The Newgen Software Technologies has commenced its initial public offering (IPO) today to raise about Rs 95 crore. Newgen is offering 13,453,932 equity shares.
 
Price band for the issue is fixed on lower end of Rs 240 per piece and upper end of Rs 245 per piece.
 
50% of the IPO is occupied for qualified institutional buyer (QIB), while 35% has been kept for retail individual investors (RII), and the remaining 15% allotted to non-institutional investors (NII).
 
Companies like ICICI Securities Limited, Jefferies India Private Limited and IDFC Bank Limited are acting as book running lead managers (BLRM) for the issue.
 
Proceeds from the issue will be utilised to purchase and furnish office premises near Noida-Greater expressway, Uttar Pradesh and general corporate purposes.
 
A day before the IPO issue, Newgen raised about Rs 127 crore by allotting 5,199,444 equity shares to nine anchor investors at upper price band.
 
At upper price band, Newgen is overvalued compared to its price and has EPS of Rs 10.11 as of FY17 with P/E at 24.2x.
 
On the BSE, some of the listed software companies have P/E in the range of 17x to 21x. Even the industry's average P/E works out at around 19.1x.
 
It may be noted that analysts are not quite optimistic about the issue. However, Amarjeet S Maurya, analyst at Angel Broking, highlighted few positives on Newgen. They are:
 

  • Diversified business across several verticals including banking, government/PSUs, BPO/IT, Insurance and Healthcare
  • Diversified revenue streams from multiple geographies with low customer concentration
  • Recurring and non-recurring repeat revenues from long standing customer relationships
  • Focused on driving innovation through in-house R&D.

 
Considering the investment record, Angel Broking has maintained a neutral opinion on this issue.
 
Maurya explains that Newgen was able to report only single-digit bottom-line (net profit) CAGR of 8%, despite top-line CAGR of 20% over FY13-FY17.
 
“The last four years historical financial records and 1HFY18 doesn’t provides confidence.
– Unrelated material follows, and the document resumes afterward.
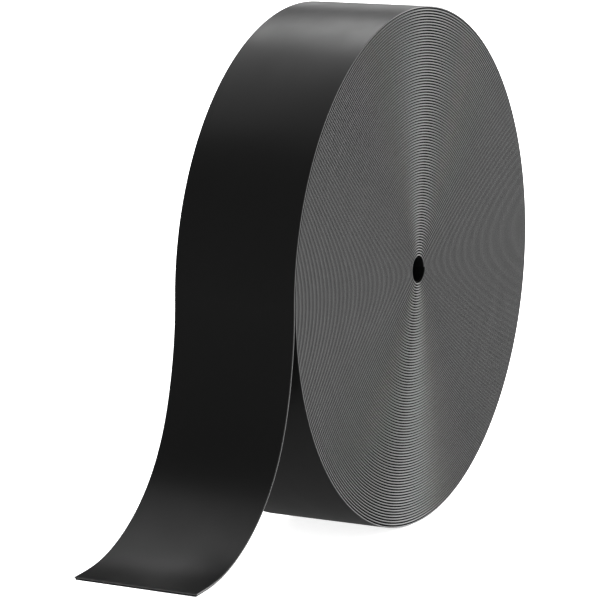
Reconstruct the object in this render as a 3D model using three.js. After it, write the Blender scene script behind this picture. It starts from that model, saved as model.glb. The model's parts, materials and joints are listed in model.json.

Hence, we recommend Neutral rating on the issue,” Maurya added.
 
This was led by lack of stability in operating margins. Also, in 1HFY18, the company has reported very low margin and profitability, even working capital days are very high.
 
Similarly, analysts at HDFC Securities said that NSTL may be subject to intellectual property infringement claims by other companies which could materially increase costs and materially harm ability to generate future revenues and profits.
 
HDFC Securities also stated that consolidation in the industry, particularly by large, well-capitalised companies, could place pressure on operating margins which could, in turn, have a material adverse effect on the business.
 
Not only this, fluctuations in foreign currency exchange rates could materially affect Newgen's financial result, as per HDFC Securities.
 
In terms of valuation, during 1HFY18, the pre-issue of Newgen comes at 27x its annualised earnings, which is high compared to its peers like Intellect Design Area.
 
A Dalal Street Journal report also stated that the shareholders which are selling their stakes under OFS are selling full stake which shows that they do not see further growth in business.
 
The report further states that the issue seems to be risky and investors may not gain much from this issue. Thus, investors can avoid this IPO.
 
Promoters of the company are offering 4% of their share capital in this IPO. Newgen's IPO issue will be available for subscription till January 18, 2018.
 
Post the issue, the market capitalisation of Newgen could be in the range of Rs 1,662 crore to Rs 1,696 crore.